## Your instructions
Go over the listing below line by line and tally those containing "More". Give only the tally.

## Dataset extract
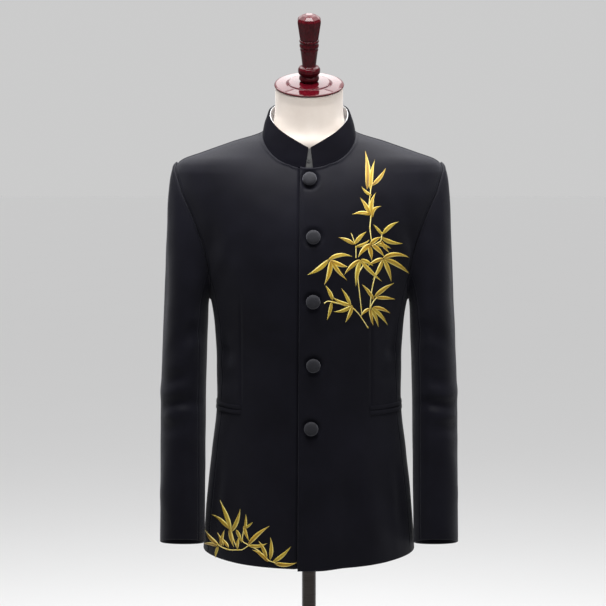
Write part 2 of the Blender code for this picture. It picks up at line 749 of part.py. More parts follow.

...

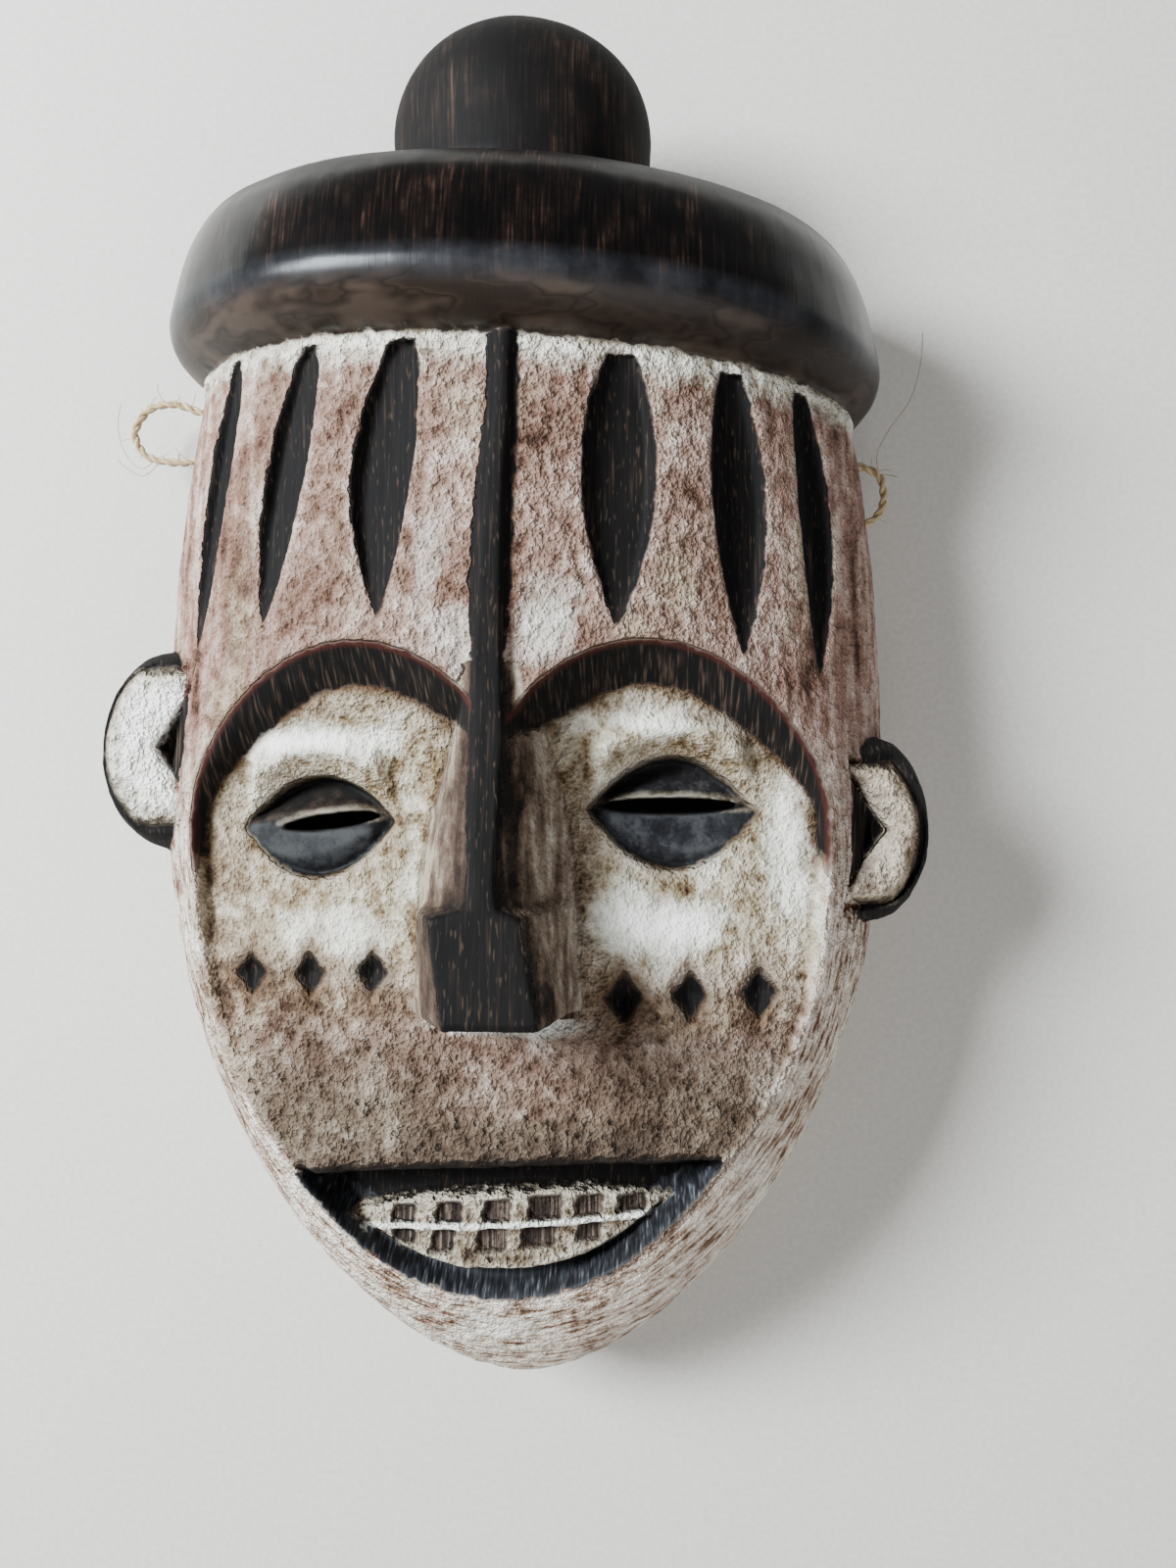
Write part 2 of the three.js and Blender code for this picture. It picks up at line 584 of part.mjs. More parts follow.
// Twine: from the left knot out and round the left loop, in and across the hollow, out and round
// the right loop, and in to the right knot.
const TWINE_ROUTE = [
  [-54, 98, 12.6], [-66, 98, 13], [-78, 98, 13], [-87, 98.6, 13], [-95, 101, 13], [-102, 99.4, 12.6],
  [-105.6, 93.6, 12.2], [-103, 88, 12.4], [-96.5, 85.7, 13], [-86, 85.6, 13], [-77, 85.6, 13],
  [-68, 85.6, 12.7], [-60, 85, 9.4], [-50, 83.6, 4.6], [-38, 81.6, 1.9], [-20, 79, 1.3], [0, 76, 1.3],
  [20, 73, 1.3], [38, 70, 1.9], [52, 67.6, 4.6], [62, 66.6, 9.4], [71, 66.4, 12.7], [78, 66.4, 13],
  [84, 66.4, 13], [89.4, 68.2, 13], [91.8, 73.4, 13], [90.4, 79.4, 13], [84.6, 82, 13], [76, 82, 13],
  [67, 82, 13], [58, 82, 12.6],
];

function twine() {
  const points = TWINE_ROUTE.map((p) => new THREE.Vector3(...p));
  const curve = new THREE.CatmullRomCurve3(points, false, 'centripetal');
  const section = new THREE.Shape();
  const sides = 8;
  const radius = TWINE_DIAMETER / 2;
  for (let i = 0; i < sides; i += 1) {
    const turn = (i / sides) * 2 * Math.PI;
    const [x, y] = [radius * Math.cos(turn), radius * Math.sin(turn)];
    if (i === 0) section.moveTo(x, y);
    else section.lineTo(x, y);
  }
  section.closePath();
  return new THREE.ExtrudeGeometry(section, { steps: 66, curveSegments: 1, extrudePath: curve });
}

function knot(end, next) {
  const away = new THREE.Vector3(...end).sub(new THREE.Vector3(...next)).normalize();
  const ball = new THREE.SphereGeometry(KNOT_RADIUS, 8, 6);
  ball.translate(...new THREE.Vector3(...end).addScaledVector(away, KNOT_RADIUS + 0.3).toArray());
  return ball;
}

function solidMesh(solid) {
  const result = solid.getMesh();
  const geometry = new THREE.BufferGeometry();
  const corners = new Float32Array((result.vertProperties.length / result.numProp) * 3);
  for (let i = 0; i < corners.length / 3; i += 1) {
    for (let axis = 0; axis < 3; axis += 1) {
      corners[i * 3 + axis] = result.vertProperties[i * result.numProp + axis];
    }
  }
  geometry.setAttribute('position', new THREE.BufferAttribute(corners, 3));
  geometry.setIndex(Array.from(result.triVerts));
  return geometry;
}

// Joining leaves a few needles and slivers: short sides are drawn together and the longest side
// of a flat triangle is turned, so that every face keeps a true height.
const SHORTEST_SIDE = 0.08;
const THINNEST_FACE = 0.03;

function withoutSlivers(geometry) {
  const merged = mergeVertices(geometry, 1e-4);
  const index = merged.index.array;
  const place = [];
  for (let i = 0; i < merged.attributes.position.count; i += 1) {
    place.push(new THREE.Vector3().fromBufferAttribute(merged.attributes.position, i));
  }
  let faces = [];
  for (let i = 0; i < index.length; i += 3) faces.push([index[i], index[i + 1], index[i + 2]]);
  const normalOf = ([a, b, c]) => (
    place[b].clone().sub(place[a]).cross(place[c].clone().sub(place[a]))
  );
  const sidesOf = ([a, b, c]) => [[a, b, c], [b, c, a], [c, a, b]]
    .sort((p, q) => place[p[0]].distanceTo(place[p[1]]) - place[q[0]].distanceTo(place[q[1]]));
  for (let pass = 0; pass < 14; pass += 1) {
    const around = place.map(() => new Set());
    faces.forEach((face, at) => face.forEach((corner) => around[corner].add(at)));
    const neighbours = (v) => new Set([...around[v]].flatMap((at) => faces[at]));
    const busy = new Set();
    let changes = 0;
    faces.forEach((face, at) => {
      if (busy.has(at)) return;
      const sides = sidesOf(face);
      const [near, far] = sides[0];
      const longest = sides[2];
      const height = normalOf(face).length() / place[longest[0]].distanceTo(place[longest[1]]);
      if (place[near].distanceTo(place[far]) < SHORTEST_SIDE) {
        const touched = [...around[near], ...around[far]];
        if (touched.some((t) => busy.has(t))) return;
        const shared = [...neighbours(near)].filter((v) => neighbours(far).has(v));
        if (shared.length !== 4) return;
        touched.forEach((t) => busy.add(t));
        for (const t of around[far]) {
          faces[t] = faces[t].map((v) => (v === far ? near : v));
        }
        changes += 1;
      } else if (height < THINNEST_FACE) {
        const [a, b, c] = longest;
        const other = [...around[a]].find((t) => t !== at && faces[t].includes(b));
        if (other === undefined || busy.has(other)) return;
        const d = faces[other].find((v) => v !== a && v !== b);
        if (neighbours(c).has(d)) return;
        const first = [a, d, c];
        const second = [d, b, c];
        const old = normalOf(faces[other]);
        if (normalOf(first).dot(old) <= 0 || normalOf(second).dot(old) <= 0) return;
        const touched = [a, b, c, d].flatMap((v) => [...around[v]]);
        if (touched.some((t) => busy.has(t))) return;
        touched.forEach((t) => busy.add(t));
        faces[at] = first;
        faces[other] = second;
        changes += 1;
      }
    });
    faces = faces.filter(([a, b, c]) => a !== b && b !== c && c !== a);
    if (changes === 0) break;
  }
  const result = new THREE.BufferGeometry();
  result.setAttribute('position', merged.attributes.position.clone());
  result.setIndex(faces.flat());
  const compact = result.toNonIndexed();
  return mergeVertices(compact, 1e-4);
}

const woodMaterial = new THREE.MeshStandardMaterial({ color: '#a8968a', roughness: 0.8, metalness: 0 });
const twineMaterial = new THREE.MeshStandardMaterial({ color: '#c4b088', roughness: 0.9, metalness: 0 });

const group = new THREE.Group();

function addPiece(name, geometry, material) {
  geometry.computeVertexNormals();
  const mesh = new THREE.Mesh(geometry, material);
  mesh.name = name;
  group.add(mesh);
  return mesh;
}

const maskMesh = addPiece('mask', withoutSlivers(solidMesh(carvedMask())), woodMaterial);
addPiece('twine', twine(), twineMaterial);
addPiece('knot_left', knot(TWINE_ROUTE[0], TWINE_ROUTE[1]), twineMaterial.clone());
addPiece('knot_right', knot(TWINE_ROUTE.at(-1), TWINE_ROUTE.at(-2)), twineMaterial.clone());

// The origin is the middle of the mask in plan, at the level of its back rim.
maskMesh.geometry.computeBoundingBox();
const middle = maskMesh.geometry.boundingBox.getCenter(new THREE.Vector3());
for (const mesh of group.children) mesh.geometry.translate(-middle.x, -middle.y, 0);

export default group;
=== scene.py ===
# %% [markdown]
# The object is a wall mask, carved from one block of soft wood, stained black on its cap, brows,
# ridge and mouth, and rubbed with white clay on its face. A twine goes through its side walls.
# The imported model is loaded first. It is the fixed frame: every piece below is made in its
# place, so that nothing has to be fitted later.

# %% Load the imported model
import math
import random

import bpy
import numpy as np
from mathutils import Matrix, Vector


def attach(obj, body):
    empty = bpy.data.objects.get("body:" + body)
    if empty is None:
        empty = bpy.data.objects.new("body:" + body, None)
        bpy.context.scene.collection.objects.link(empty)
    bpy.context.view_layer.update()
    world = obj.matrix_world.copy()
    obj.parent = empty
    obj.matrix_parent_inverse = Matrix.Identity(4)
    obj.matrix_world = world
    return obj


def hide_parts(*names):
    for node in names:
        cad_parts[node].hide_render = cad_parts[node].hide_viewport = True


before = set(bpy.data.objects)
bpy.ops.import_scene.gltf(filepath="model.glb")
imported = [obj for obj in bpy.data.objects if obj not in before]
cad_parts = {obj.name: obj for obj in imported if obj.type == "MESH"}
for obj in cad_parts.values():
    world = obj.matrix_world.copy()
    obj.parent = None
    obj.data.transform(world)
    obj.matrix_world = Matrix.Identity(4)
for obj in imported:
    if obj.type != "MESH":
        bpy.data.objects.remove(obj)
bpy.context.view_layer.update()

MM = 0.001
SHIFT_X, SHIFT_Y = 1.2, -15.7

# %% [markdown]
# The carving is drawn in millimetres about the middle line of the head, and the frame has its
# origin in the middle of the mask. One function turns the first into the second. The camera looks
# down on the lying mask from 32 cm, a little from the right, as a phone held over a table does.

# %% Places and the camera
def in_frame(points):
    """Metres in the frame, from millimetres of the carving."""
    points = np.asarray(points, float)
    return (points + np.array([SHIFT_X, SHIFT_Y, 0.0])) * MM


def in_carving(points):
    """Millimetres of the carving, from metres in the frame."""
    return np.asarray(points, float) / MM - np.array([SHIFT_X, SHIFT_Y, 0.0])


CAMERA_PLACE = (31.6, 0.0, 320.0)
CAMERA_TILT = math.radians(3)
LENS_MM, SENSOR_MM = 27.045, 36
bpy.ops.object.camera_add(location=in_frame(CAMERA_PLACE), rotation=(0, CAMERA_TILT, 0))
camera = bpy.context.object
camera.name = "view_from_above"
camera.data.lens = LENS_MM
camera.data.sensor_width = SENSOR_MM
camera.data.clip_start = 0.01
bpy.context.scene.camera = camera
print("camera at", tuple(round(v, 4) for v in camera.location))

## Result
2